Below this is the one who gives tzedaka to the poor, but does not know to whom he gives, nor does the recipient know his benefactor. For this is performing a mitzvah for the sake of Heaven.
Below this is one who knows to whom he gives, but the recipient does not know his benefactor. The greatest sages used to walk about in secret and put coins into the doors of the poor.
Below this is one who gives to the poor person before being asked.
Below this is one who gives to the poor person after being asked.
Below this is one who gives to the poor person gladly and with a smile.
Below this is one who gives to the poor person unwillingly.
Giving to the poor via your tax dollars is the lowest level. The millions of words devoted to the tax code and tax regulations should make us confident that taxation is not strictly willing. Even those who believe in the causes supported by tax dollars, like Bill Gates or Warren Buffett, only pay as much as they must by their own admissions.
The other question that occurred to me was are we really employing fewer cement finishers (the craft at which Mr. Kristof notes that his acquaintance’s father earned a decent living) than we did a generation ago? Or have we imported millions of people who want to be cement finishers?
The reason given for importing these people that is frequently given is compassion. Compassion, apparently, is a double-edged weapon.
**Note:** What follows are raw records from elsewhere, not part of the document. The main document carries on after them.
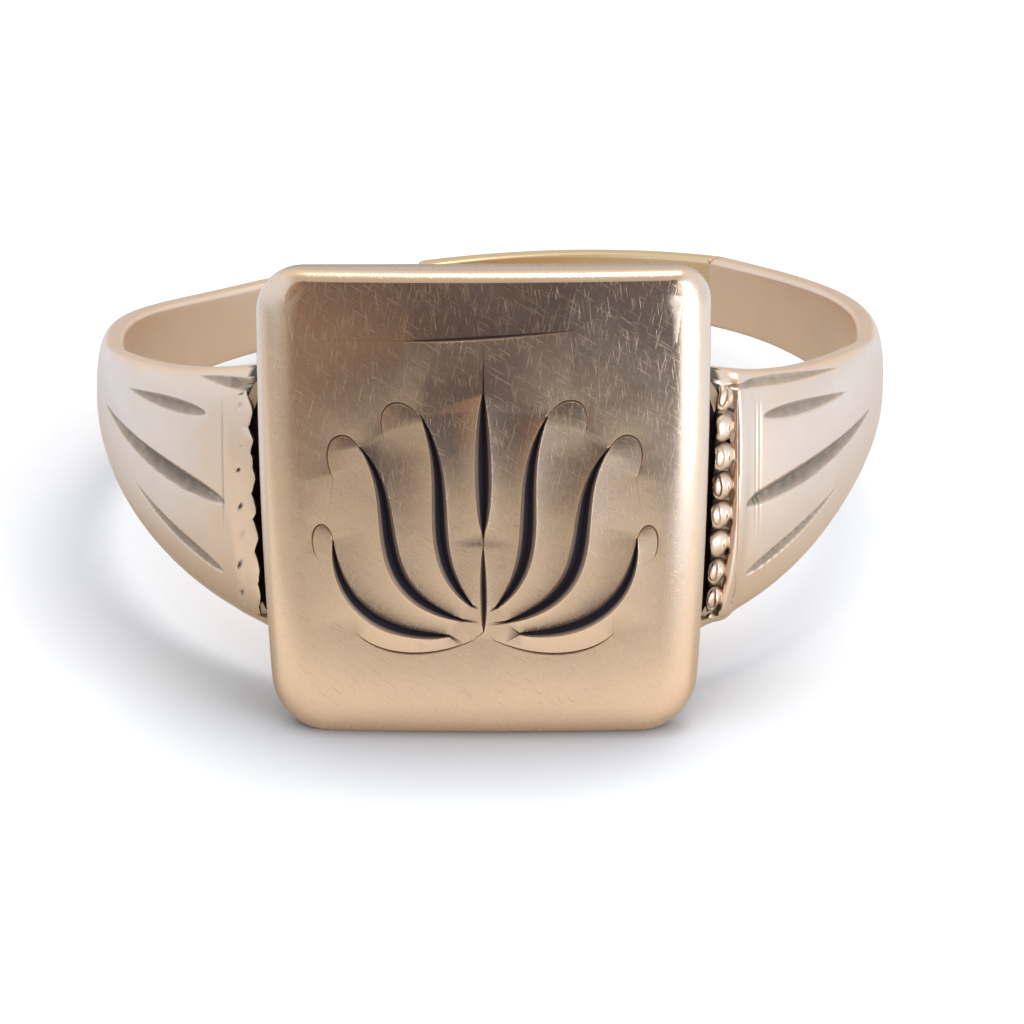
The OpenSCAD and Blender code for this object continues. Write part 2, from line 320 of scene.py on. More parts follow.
def node_group(name, inputs, outputs):
    """An empty shader group with the given sockets. Returns it with its two ends."""
    group = bpy.data.node_groups.new(name, "ShaderNodeTree")
    for label, kind, value in inputs:
        socket = group.interface.new_socket(label, in_out="INPUT", socket_type=kind)
        if value is not None:
            socket.default_value = value
    for label, kind in outputs:
        group.interface.new_socket(label, in_out="OUTPUT", socket_type=kind)
    return group, group.nodes.new("NodeGroupInput"), group.nodes.new("NodeGroupOutput")


def put(tree, kind, **values):
    """Adds a node: socket values by name, and settings whose names start with set_."""
    node = tree.nodes.new(kind)
    for key, value in values.items():
        if key.startswith("set_"):
            setattr(node, key[4:], value)
        else:
            node.inputs[key.replace("_", " ")].default_value = value
    return node


def maths(tree, operation, a, b=None, clamp=False):
    """A Math node on two values, each a number or a socket. Returns its output."""
    node = tree.nodes.new("ShaderNodeMath")
    node.operation, node.use_clamp = operation, clamp
    for socket, value in zip(node.inputs, (a, b)):
        if isinstance(value, bpy.types.NodeSocket):
            tree.links.new(value, socket)
        elif value is not None:
            socket.default_value = value
    return node.outputs[0]


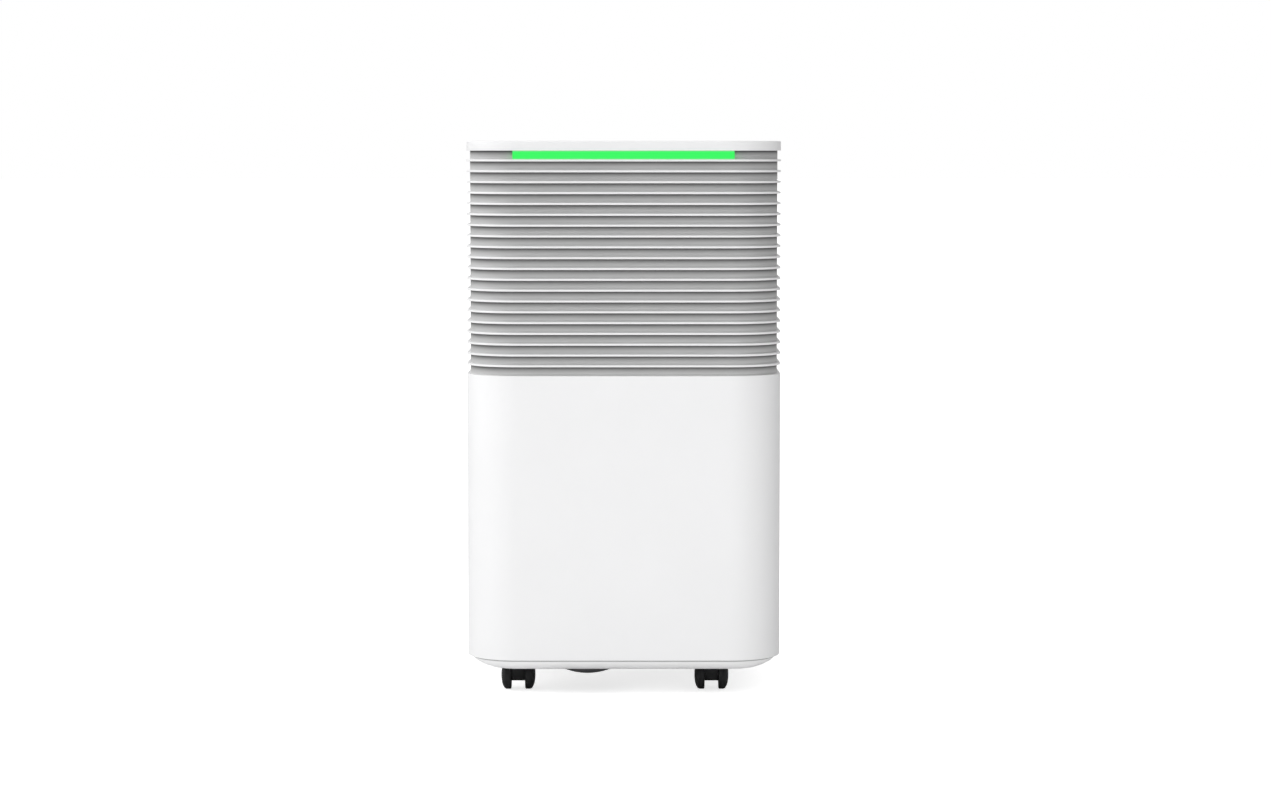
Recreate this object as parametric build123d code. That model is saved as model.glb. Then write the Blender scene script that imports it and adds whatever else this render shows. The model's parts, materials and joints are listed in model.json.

I think that if we are to have a just and compassionate society we’ll need to come to the realization that some people’s highest and best employment is as a neurosurgeon while others will be farmers, cement finishers, or day laborers. This is not Lake Wobegone. All of the children are not above average. Some accommodation must be made among market economics, compassion, and human nature and we are far from that accommodation.